May 16 (Bloomberg) -- Federal Reserve Governor Sarah Bloom Raskin said income inequality and government cutbacks may slow economic growth for years.
“While I am hopeful that pressures will ease further as home prices continue to rebound, I also believe that some of the restraints on the recovery may be quite long-lasting,” Raskin said today in prepared remarks for a speech in Washington. “The large and increasing amount of inequality in income and wealth, which has been an ongoing development for decades, may have exacerbated the crisis and I think more research is required to determine whether it may also pose a significant headwind to the recovery from the crisis for years to come.”
Fed officials have vowed to press on with $85 billion in monthly asset purchases until the labor market has “improved substantially,” an outcome that Raskin suggested may be far off. The unemployment rate has remained above 7 percent since December 2008 and Raskin said further unemployment declines are likely to remain “modest.”
The central bank “will continue to conduct monetary policy so as to promote a stronger economic recovery in the context of price stability,” she said.
Answering audience questions after her speech, Raskin said she is troubled that household incomes aren’t increasing at a more rapid pace.
“Real disposable incomes have not been rising at a robust level,” Raskin said. “The impact from this accommodative monetary policy is going to differ based on how that household has composed its components of wealth” but “monetary policy has as its primary goal this idea of lifting all boats.”
She also said the central bank is monitoring student debt levels, which she said may be discouraging some young people from starting families.
“The mounting levels of student debt are something we are keeping an eye on,” she said. There are “some hypotheses out there that student debt is crowding out” household formation.
In her speech, Raskin said that “the recovery does appear to have picked up steam in some sectors, most notably in housing, likely reflecting the easing of some of the headwinds that had been holding back the pace of the recovery in earlier years.”

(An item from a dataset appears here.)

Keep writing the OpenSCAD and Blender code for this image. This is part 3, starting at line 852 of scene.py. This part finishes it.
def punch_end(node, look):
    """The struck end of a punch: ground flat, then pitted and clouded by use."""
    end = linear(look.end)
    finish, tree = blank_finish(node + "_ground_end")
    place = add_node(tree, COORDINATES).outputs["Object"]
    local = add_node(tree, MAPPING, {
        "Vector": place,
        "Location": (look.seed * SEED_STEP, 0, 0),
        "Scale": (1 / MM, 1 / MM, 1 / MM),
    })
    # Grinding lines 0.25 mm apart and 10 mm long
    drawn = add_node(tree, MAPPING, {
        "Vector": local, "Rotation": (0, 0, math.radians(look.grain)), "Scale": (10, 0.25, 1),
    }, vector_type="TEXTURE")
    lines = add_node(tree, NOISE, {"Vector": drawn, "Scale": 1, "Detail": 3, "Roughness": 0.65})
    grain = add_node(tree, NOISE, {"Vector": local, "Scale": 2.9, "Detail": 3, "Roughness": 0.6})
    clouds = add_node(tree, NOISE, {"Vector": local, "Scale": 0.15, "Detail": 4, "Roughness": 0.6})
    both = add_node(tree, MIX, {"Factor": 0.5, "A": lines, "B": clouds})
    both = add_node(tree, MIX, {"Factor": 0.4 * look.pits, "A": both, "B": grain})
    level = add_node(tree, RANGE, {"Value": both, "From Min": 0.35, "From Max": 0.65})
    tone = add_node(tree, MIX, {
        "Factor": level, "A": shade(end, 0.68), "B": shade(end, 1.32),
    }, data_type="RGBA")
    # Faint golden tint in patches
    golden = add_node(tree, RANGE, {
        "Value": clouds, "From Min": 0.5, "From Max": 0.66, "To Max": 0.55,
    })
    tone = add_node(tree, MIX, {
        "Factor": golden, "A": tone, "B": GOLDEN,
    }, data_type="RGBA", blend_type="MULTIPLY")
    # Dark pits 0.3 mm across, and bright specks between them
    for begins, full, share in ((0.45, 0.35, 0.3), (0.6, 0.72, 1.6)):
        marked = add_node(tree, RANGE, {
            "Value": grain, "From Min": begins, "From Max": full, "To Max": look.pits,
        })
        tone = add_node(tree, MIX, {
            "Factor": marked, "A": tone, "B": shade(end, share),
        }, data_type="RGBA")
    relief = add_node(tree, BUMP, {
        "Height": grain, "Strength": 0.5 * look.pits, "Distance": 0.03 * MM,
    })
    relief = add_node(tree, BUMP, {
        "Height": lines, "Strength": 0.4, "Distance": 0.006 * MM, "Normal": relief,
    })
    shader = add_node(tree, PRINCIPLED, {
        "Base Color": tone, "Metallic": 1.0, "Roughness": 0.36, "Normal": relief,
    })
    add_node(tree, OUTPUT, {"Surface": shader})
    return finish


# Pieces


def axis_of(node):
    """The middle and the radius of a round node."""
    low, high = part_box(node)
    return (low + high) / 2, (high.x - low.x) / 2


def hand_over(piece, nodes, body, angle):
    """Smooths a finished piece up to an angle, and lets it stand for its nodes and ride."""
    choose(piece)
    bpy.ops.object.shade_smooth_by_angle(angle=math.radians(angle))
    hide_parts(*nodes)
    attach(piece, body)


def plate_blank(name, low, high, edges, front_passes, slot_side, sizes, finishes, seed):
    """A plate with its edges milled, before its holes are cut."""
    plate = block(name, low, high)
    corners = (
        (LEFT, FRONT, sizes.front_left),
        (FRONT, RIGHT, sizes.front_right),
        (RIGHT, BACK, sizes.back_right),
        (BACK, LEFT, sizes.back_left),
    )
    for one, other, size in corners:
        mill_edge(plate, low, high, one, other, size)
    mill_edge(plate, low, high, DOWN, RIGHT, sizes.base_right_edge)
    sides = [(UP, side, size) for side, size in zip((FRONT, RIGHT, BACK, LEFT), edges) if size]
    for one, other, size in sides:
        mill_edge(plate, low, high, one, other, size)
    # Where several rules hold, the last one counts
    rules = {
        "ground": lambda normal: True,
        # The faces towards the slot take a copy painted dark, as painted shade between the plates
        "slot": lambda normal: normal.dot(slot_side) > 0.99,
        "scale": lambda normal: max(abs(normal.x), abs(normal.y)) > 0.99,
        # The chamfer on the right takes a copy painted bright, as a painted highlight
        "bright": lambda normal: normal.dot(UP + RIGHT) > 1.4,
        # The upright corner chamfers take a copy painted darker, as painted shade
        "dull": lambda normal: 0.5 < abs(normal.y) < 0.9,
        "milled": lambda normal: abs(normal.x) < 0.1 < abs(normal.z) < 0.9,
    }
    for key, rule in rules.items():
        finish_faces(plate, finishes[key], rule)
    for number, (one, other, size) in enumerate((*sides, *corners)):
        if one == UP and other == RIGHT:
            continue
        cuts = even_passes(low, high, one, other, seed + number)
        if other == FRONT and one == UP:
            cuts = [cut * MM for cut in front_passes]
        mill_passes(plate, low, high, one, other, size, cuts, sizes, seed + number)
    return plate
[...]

She called fiscal policy an “important source of restraint” for economic growth. “Both the tax legislation signed into law in January and the sharp spending cuts associated with sequestration will likely significantly hinder GDP growth this year,” Raskin said.
The U.S. posted its widest budget surplus in five years in April as an improving economy swelled tax revenue, while budget cuts earlier in the year slowed spending.

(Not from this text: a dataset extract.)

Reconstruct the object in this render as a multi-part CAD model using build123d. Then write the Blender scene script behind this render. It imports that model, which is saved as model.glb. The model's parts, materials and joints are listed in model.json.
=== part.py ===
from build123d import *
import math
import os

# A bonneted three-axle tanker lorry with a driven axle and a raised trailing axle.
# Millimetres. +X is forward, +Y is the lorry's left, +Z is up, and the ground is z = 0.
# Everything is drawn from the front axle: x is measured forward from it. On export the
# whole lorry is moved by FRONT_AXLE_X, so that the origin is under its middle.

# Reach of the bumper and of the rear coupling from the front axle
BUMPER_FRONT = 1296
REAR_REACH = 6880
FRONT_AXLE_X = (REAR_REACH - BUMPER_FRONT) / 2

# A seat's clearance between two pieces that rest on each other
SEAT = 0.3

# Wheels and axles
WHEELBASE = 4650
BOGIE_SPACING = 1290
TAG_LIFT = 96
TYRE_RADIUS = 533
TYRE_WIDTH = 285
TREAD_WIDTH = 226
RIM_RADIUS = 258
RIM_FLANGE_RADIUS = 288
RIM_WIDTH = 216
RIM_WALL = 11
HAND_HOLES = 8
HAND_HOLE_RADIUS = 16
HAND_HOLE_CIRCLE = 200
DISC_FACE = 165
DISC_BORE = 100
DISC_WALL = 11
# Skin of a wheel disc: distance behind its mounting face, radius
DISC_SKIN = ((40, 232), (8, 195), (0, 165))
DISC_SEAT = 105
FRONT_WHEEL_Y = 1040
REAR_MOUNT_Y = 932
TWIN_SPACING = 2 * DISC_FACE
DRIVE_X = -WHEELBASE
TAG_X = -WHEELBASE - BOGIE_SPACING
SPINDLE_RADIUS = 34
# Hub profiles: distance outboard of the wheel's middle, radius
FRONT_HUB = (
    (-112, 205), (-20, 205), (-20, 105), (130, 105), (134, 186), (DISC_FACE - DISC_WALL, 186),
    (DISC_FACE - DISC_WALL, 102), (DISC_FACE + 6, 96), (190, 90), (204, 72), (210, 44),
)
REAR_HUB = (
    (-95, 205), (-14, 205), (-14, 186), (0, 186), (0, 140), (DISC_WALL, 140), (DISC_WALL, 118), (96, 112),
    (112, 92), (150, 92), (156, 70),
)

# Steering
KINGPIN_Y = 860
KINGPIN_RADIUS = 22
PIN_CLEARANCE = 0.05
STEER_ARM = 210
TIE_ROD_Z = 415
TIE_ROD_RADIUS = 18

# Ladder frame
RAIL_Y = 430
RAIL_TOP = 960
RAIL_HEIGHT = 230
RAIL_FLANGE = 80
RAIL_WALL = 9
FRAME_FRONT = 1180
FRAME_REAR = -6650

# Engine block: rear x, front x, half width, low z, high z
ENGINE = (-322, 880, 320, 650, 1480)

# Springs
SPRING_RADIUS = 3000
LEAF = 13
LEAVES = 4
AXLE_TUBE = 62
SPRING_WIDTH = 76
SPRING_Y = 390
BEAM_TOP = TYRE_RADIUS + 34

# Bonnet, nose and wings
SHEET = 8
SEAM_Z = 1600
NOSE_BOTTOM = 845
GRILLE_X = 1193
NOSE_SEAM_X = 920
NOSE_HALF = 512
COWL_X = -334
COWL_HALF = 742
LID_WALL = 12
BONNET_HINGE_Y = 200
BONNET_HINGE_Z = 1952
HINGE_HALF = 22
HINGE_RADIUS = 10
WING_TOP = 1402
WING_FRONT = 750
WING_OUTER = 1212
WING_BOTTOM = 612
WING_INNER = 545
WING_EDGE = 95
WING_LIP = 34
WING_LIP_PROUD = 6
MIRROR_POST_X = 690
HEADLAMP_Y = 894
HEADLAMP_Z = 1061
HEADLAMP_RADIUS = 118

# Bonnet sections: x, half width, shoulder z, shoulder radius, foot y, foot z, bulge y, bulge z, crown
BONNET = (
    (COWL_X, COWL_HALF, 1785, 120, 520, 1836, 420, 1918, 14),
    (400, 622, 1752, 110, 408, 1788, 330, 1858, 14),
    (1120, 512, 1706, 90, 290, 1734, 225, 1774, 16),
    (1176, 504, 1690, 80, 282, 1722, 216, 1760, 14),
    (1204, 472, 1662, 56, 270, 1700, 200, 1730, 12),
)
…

The surplus for the month when tax payments are due increased to $112.9 billion, the biggest since April 2008, from $59.1 billion a year earlier, the Treasury said in its monthly budget statement last week.

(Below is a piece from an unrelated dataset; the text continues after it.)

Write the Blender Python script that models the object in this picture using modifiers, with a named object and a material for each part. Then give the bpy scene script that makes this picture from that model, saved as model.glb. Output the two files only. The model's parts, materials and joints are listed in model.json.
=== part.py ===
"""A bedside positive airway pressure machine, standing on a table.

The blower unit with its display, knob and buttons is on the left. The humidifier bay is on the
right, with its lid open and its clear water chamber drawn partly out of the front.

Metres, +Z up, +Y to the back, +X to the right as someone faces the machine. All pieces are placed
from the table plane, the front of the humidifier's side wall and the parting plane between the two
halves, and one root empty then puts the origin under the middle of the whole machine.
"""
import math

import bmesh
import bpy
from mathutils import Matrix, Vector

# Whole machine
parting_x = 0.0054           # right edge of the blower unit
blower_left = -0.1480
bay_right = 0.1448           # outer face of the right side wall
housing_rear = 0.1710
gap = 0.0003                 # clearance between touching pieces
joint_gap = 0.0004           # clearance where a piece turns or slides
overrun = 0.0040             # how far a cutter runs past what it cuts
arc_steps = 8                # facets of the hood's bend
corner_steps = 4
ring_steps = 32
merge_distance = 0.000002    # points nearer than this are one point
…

“Looking further ahead, fiscal policy seems likely to remain restrictive at the federal level,” Raskin said in a speech to the Society of Government Economists and the National Economists Club.
Starts of new U.S. homes fell more than forecast in April to a five-month low, indicating a pause in the industry’s progress as builders slowed work on apartments. Building permits surged to an almost five-year high.
Building applications that are higher than the level of starts signal residential construction will rebound as near record-low mortgage rates and improving job opportunities draw buyers.
Raskin, 52, was appointed by President Barack Obama in 2010 for a term that expires in 2016. Before joining the Fed she was Maryland’s Commissioner of Financial Regulation, according to the Fed Board website.